Common Mistakes to Avoid

  • Cliché openings: Avoid lines such as “From a young age,” “I have always been passionate about,” or “Ever since I can remember.” They waste valuable space and weaken credibility.
  • Too much history, too little action: Context matters, but your essay should not stop at what happened. Show how you responded.
  • Vague goals: “I want a better future” is not enough. Name the next step in a realistic way.
  • Listing achievements without reflection: A résumé is not an essay. Explain what your experiences changed in you.
  • Overexplaining hardship: Share what is necessary, then move to choices, growth, and direction.
  • Passive voice: Prefer “I completed my GED while working” over “My GED was completed while I was working.”
  • Trying to sound impressive instead of truthful: Precision beats performance every time.

Before submitting, ask someone you trust to answer three questions after reading: Who is this person? What have they done? Why does this scholarship make sense for them now? If the reader cannot answer all three clearly, revise again.

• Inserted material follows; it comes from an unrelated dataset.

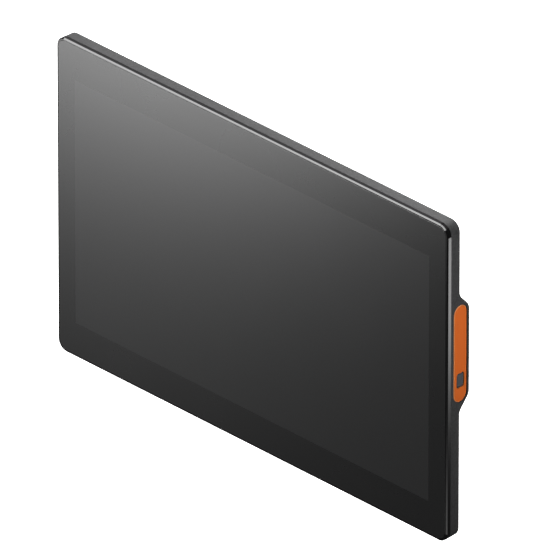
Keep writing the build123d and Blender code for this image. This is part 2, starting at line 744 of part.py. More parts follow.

Your final essay should feel personal but disciplined: rooted in lived experience, shaped by reflection, and pointed toward a credible next chapter. That combination gives a scholarship committee something solid to believe in.

FAQ

How personal should my scholarship essay be?
Personal enough to help the reader understand your path, but selective enough to stay focused. Choose details that clarify your educational journey, your decisions, and your goals. You do not need to tell your entire life story to write a strong essay.
What if I do not have major awards or leadership titles?
You can still write a compelling essay. Many strong scholarship essays rely on persistence, work ethic, family responsibility, academic improvement, or community contribution rather than formal honors. Focus on what you actually did, what responsibility you carried, and what results followed.
Should I talk about financial need directly?
Yes, if the application invites it or if financial support is central to your case. Be specific and respectful: explain the barrier, then connect it to your educational plan. The strongest essays show both need and initiative.